Performance of thin separate absorption, charge, and multiplication avalanche photodiodes

• Published in: IEEE journal of quantum electronics Vol. 34; no. 3; pp. 482 - 490
• Main Authors: Anselm, K.A., Nie, H., Hu, C., Lenox, C., Yuan, P., Kinsey, G., Campbell, J.C., Streetman, B.G.
• Format: Journal Article
• Language: English
• Published: New York, NY IEEE 01.03.1998; Institute of Electrical and Electronics Engineers
• Subjects: Absorption; Applied sciences; Avalanche photodiodes; Bandwidth; Dark current; Electronics; Exact sciences and technology; Ionization; Optical fiber communication; Optical noise; Optoelectronic devices; Performance gain; Predictive models; Resonance; Semiconductor electronics.
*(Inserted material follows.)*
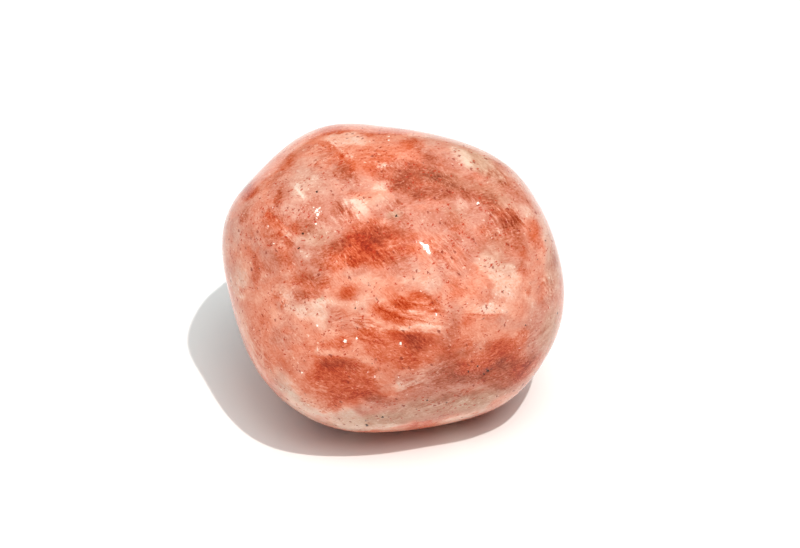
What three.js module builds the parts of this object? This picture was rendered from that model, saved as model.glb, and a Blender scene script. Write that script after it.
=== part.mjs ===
// A tumbled sunstone: one solid pebble of feldspar, 30 mm long, resting on its widest worn flat.
// Millimetres, +Z up, origin at the middle of the pebble's bounding box, on the surface it rests on.
import * as THREE from "three";
import { mergeVertices } from "three/addons/utils/BufferGeometryUtils.js";

// Driving dimensions.
const FINENESS = 17; // each face of the starting icosahedron is split into (FINENESS + 1)^2
const CRISPNESS = 11; // higher powers give flatter flats with tighter ridges between them
const REST_LEVEL = 12.3; // the resting flat is worn to this distance below the heart
const SAME_CORNER = 1e-6; // corners of the starting ball closer than this are one corner

// The flats that tumbling left on the rough piece, each a plane seen from the heart of the stone:
// [name, bearing from +X towards +Y in degrees, rise above level in degrees, distance in mm].
const FLATS = [
  ["right end", 1, 2, 15.9],
  ["right shoulder", 17, 21, 14.7],
  ["right brow", 36, 38, 16.1],
  ["rear brow", 56, 48, 14.3],
  ["crown", 82, 53, 13.9],
  ["left brow", 144, 38, 15.4],
  ["left end", 168, 16, 17.0],
  ["left flank", -171, -12, 14.6],
  ["left keel", -142, -39, 14.7],
  ["front keel", -87, -53, 14.0],
  ["right keel", -50, -46, 15.7],
  ["right flank", -20, -24, 15.7],
  ["face", -96, 30, 13.9],
  ["upper face", -70, 66, 13.6],
  ["left cheek", -136, 20, 14.7],
  ["right cheek", -46, 14, 15.0],
  ["lower face", -92, -10, 14.0],
  ["right lower face", -68, -20, 13.6],
  ["roof", 165, 74, 13.6],
  ["rear", 84, 0, 13.8],
  ["rear left", 126, -14, 15.0],
  ["rear right", 46, -10, 14.6],
  ["rear keel", 92, -46, 14.0],
  ["rear left keel", 154, -40, 15.2],
  ["right end keel", 14, -48, 15.0],
  ["base", 0, -90, 12.5],
];

// Broad shallow hollows where the softer feldspar wore faster:
// [name, bearing, rise, radius across the surface in mm, depth in mm].
const HOLLOWS = [
  ["brow hollow", -118, 52, 3.6, 0.28],
  ["cheek hollow", -62, 34, 2.8, 0.2],
  ["left hollow", -158, 12, 3.2, 0.22],
  ["rear hollow", 70, 18, 4.2, 0.45],
  ["end hollow", 24, -8, 3.4, 0.3],
  ["rear left hollow", 138, 8, 3.6, 0.35],
];

// The unit vector at a bearing and a rise, both in degrees.
function direction(bearing, rise) {
  const turn = THREE.MathUtils.degToRad(bearing);
  const tilt = THREE.MathUtils.degToRad(rise);
  return new THREE.Vector3(
    Math.cos(tilt) * Math.cos(turn),
    Math.cos(tilt) * Math.sin(turn),
    Math.sin(tilt),
  );
}

const flats = FLATS.map(([, bearing, rise, distance]) => ({
  normal: direction(bearing, rise),
  distance,
}));
const hollows = HOLLOWS.map(([, bearing, rise, radius, depth]) => ({
  way: direction(bearing, rise),
  radius,
  depth,
}));

// How far the surface lies from the heart along a unit vector: the planes of all the flats,
// blended so that their edges round over, less the hollows.
function reach(way) {
  let sum = 0;
  for (const { normal, distance } of flats) {
    sum += Math.max(0, way.dot(normal) / distance) ** CRISPNESS;
  }
  const blended = sum ** (-1 / CRISPNESS);
  let worn = 0;
  for (const { way: middle, radius, depth } of hollows) {
    const across = blended * way.angleTo(middle);
    worn += depth * Math.exp(-((across / radius) ** 2));
  }
  return blended - worn;
}

// The pebble as a closed mesh, standing on z = 0 with its box centred over the origin.
function pebble() {
  const ball = new THREE.IcosahedronGeometry(1, FINENESS);
  ball.deleteAttribute("normal");
  ball.deleteAttribute("uv");
  const geometry = mergeVertices(ball, SAME_CORNER);
  const position = geometry.getAttribute("position");
  const point = new THREE.Vector3();
  for (let i = 0; i < position.count; i++) {
    point.fromBufferAttribute(position, i).normalize();
    point.multiplyScalar(reach(point));
    position.setXYZ(i, point.x, point.y, Math.max(0, point.z + REST_LEVEL));
  }
  geometry.computeBoundingBox();
  const middle = geometry.boundingBox.getCenter(new THREE.Vector3());
  geometry.translate(-middle.x, -middle.y, 0);
  geometry.computeVertexNormals();
  return geometry;
}

const feldspar = new THREE.MeshStandardMaterial({
  color: new THREE.Color(0.83, 0.45, 0.34),
  roughness: 0.25,
  metalness: 0,
});

const sunstone = new THREE.Mesh(pebble(), feldspar);
sunstone.name = "sunstone";

const part = new THREE.Group();
part.add(sunstone);

export default part;
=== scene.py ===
import math

import bmesh
import bpy
import numpy as np
from mathutils import Matrix, Vector, noise
from mathutils.bvhtree import BVHTree


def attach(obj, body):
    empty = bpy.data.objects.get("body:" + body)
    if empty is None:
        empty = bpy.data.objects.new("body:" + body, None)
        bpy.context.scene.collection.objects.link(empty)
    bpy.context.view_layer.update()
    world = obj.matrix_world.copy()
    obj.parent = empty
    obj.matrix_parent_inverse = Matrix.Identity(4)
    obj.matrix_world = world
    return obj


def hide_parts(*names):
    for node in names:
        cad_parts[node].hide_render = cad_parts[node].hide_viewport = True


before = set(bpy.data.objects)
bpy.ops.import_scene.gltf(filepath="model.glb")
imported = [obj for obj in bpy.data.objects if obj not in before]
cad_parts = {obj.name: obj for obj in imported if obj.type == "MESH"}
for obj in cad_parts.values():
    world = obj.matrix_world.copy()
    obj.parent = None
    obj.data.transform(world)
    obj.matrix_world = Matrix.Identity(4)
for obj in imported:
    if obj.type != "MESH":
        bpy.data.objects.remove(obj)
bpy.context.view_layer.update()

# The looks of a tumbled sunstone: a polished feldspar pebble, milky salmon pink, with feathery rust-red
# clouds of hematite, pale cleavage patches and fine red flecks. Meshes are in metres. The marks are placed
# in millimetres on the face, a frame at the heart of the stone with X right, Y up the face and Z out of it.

MM = 0.001

# The face is the side of the stone that looks forward and up.
HEART = Vector((0.08, -0.16, 12.3)) * MM
FACE_TURN = math.radians(90 - 37)  # from lying flat to looking 37 degrees up
FACE = Matrix.Rotation(FACE_TURN, 4, "X")

# The camera looks straight at the face.
CAMERA_AWAY = 300 * MM
CAMERA_AIM = Vector((0.53, 0.44, 0)) * MM
SEEN_WIDTH = 70.6 * MM
SENSOR_MM = 36

# A small hard lamp at the front right with a soft box around it, a bright ceiling that darkens towards the
# horizon, and a pale wall on the left. A span says from where to where they brighten: the height of a way
# of length one for the ceiling, and how far it goes to the right for the wall.
KEY_TURN = math.radians(29.7)
KEY_RISE = math.radians(64.7)
KEY_WIDTH = math.radians(1.0)
KEY_POWER = 1.9
KEY_TINT = (1.0, 0.97, 0.93)
GLOW_WIDTH = math.radians(35)
GLOW_POWER = 1.1
CEILING_POWER = 1.2
CEILING_SPAN = (0.5, 0.95)
HORIZON_POWER = 0.01
WALL_POWER = 0.6
WALL_SPAN = (-0.3, -0.9)
SKY_TINT = (0.9, 1.0, 1.0, 1)
FLOOR_SIZE = 3.0
PAPER = (0.9, 0.9, 0.9, 1)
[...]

Microelectronics. Optoelectronics. Solid state devices; Cavity resonator; Photodiode; Avalanche diode; III-V compound
• ISSN: 0018-9197; 1558-1713
• DOI: 10.1109/3.661456

Previously, it has been demonstrated that resonant-cavity-enhanced separate-absorption-and-multiplication (SAM) avalanche photodiodes (APDs) can achieve high bandwidths and high gain-bandwidth products while maintaining good quantum efficiency. In this paper, we describe a GaAs-based resonant-cavity-enhanced SAM APD that utilizes a thin charge layer for improved control of the electric field profile. These devices have shown RC-limited bandwidths above 30 GHz at low gains and gain-bandwidth products as high as 290 GHz. In order to gain insight into the performance of these APDs, homojunction APDs with thin multiplication regions were studied. It was found that the gain and noise have a dependence on the width of the multiplication region that is not predicted by conventional models. Calculations using width-dependent ionization coefficients provide good fits to the measured results. These calculations indicate that the gain-bandwidth product depends strongly on the charge layer doping and on the multiplication layer thickness and, further, that even higher gain-bandwidth products can be achieved with optimized structures.